Task to carry out: Report, word for word, every line of the material that contains "parts".

Data for this task:

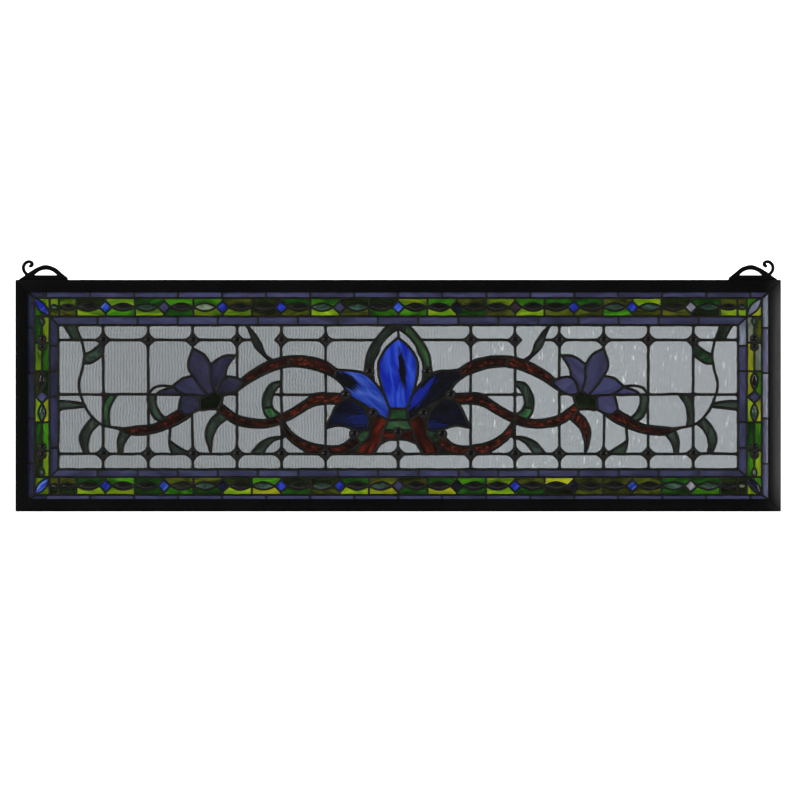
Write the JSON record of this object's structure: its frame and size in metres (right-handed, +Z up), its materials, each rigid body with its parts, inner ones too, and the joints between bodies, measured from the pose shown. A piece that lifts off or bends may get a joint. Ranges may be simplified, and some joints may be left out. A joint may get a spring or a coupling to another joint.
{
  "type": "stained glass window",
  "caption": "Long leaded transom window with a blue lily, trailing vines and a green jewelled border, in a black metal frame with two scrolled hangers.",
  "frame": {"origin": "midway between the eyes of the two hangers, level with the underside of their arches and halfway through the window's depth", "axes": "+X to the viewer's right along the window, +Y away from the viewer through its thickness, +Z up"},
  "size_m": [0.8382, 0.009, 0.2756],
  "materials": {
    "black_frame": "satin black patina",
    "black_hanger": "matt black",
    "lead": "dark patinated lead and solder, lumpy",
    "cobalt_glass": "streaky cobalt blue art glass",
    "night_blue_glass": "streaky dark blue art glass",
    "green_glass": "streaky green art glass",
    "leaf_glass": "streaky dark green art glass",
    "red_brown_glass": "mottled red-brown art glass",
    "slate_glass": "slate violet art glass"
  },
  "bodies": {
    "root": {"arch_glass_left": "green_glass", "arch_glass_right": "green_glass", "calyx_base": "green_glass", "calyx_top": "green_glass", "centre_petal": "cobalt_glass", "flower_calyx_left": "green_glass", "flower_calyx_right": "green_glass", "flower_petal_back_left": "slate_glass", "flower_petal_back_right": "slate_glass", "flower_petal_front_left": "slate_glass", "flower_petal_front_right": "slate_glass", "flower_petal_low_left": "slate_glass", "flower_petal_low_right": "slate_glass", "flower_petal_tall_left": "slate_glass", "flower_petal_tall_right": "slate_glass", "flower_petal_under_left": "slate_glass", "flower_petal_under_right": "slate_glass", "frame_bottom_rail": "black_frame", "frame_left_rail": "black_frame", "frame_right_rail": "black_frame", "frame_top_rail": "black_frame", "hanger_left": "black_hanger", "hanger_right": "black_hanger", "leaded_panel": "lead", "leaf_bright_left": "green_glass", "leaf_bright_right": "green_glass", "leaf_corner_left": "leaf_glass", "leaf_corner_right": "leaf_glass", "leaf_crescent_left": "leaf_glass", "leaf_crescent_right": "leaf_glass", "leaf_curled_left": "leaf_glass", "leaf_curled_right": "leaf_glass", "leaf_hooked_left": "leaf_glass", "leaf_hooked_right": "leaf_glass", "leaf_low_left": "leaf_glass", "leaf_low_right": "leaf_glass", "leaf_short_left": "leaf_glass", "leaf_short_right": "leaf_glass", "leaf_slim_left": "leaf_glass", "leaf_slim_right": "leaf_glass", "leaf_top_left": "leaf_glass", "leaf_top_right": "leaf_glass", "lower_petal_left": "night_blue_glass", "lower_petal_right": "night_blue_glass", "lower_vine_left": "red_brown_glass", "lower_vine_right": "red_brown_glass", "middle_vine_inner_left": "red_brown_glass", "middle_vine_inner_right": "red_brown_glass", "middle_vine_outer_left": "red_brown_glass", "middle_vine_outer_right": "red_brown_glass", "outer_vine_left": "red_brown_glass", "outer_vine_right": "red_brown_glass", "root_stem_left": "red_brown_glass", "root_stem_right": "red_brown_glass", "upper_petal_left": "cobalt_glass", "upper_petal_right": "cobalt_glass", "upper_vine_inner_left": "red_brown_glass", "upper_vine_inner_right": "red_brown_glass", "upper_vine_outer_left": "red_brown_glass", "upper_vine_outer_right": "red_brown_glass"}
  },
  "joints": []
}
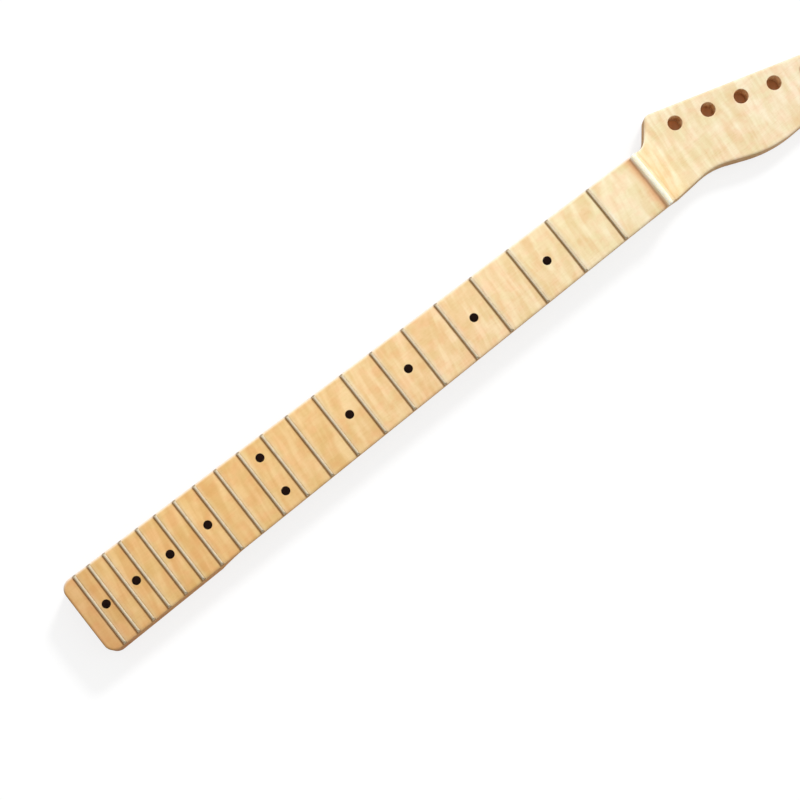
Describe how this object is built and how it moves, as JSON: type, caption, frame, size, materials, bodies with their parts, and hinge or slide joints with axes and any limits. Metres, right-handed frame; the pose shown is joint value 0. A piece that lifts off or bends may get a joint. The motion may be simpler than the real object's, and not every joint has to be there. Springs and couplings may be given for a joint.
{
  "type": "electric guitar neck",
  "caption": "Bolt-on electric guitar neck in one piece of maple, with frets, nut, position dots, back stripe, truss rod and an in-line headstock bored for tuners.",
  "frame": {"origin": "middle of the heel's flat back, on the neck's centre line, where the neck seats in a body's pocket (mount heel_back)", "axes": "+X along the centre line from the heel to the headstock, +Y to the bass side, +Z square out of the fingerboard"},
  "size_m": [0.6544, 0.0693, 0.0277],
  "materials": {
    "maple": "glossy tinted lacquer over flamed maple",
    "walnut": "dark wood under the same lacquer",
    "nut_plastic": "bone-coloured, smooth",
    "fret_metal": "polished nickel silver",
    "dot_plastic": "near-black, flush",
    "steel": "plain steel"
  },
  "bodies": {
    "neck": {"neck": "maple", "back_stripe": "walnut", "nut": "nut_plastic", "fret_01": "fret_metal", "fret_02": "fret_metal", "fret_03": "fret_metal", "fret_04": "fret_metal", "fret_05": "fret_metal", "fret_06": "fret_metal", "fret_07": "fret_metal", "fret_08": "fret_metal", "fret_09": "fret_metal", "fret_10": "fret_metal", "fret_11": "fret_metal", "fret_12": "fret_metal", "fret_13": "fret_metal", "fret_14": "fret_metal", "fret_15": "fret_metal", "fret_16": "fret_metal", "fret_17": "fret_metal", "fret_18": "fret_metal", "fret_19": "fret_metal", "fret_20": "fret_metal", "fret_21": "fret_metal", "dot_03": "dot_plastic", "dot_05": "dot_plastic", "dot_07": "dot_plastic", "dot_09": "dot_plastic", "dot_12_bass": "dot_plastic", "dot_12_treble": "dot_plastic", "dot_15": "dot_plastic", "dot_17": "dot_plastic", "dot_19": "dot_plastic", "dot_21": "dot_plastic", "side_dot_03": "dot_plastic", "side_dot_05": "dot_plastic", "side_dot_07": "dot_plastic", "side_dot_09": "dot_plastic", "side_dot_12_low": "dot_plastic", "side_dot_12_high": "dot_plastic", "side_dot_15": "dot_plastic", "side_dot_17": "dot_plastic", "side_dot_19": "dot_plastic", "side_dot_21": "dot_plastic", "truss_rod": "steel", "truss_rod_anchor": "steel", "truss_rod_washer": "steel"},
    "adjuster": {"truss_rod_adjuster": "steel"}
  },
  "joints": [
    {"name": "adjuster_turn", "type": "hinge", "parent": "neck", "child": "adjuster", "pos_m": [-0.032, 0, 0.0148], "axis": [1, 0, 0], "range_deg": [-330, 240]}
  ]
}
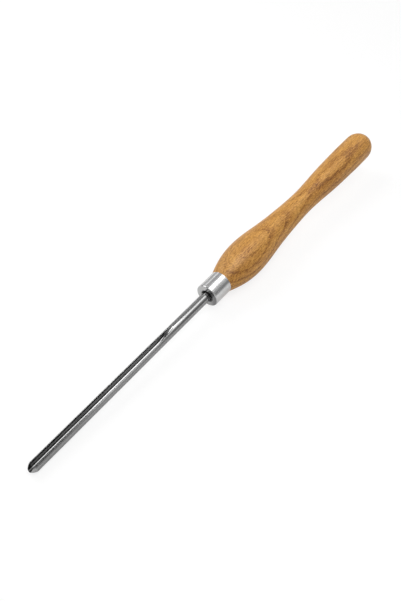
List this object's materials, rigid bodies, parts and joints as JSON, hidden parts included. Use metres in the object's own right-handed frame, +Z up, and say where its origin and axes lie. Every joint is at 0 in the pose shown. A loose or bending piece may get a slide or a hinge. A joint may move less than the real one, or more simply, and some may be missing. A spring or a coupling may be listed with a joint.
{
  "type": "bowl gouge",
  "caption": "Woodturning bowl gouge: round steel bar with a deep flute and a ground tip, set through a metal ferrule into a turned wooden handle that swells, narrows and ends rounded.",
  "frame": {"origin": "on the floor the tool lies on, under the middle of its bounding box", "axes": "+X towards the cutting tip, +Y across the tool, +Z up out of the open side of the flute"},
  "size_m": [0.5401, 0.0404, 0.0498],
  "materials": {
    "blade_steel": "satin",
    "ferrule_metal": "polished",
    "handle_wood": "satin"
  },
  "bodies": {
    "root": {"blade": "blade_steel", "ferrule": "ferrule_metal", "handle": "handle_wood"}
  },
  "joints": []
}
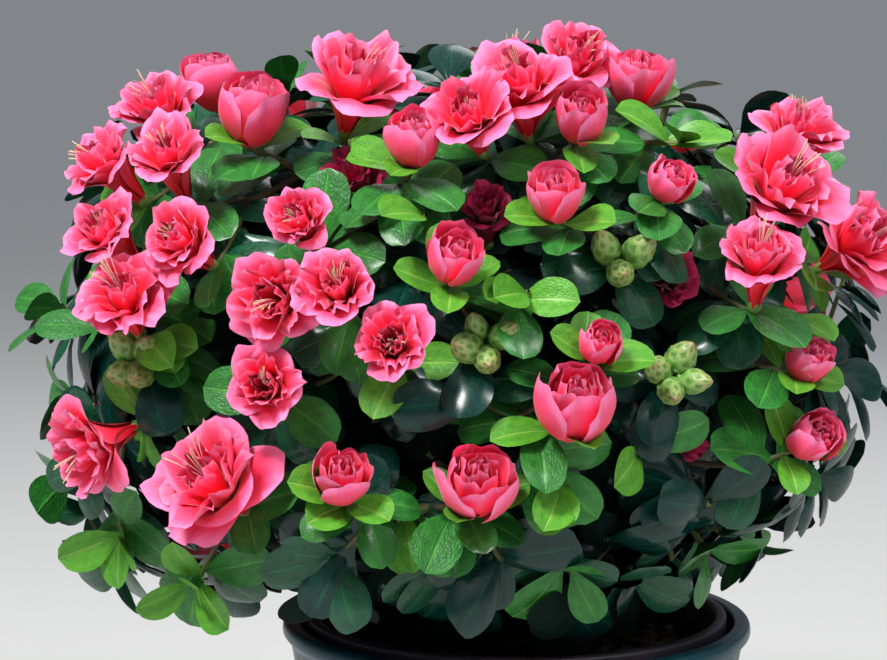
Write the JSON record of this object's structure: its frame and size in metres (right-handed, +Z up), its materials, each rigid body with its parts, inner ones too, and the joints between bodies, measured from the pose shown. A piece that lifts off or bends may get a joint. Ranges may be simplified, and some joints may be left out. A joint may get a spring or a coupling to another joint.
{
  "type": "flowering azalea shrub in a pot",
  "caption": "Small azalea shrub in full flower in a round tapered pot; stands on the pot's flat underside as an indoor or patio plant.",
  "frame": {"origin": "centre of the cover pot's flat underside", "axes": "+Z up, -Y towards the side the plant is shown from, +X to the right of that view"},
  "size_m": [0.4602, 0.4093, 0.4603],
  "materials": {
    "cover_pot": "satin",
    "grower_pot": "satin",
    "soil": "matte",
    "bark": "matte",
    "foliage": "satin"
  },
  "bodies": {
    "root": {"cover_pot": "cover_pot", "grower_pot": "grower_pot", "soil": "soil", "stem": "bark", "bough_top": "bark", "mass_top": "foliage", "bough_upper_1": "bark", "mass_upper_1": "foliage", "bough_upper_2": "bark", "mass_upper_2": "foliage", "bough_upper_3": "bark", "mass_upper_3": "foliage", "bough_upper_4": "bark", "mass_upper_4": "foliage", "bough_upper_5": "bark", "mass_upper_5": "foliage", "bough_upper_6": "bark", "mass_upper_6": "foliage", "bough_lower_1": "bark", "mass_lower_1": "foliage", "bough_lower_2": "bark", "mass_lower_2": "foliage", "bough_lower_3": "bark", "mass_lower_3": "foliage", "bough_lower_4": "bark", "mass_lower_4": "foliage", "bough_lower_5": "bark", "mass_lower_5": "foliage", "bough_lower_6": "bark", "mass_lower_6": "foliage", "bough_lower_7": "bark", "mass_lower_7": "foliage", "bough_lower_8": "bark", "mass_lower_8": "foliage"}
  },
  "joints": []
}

Task response:
Write the JSON record of this object's structure: its frame and size in metres (right-handed, +Z up), its materials, each rigid body with its parts, inner ones too, and the joints between bodies, measured from the pose shown. A piece that lifts off or bends may get a joint. Ranges may be simplified, and some joints may be left out. A joint may get a spring or a coupling to another joint.
Describe how this object is built and how it moves, as JSON: type, caption, frame, size, materials, bodies with their parts, and hinge or slide joints with axes and any limits. Metres, right-handed frame; the pose shown is joint value 0. A piece that lifts off or bends may get a joint. The motion may be simpler than the real object's, and not every joint has to be there. Springs and couplings may be given for a joint.
List this object's materials, rigid bodies, parts and joints as JSON, hidden parts included. Use metres in the object's own right-handed frame, +Z up, and say where its origin and axes lie. Every joint is at 0 in the pose shown. A loose or bending piece may get a slide or a hinge. A joint may move less than the real one, or more simply, and some may be missing. A spring or a coupling may be listed with a joint.
Write the JSON record of this object's structure: its frame and size in metres (right-handed, +Z up), its materials, each rigid body with its parts, inner ones too, and the joints between bodies, measured from the pose shown. A piece that lifts off or bends may get a joint. Ranges may be simplified, and some joints may be left out. A joint may get a spring or a coupling to another joint.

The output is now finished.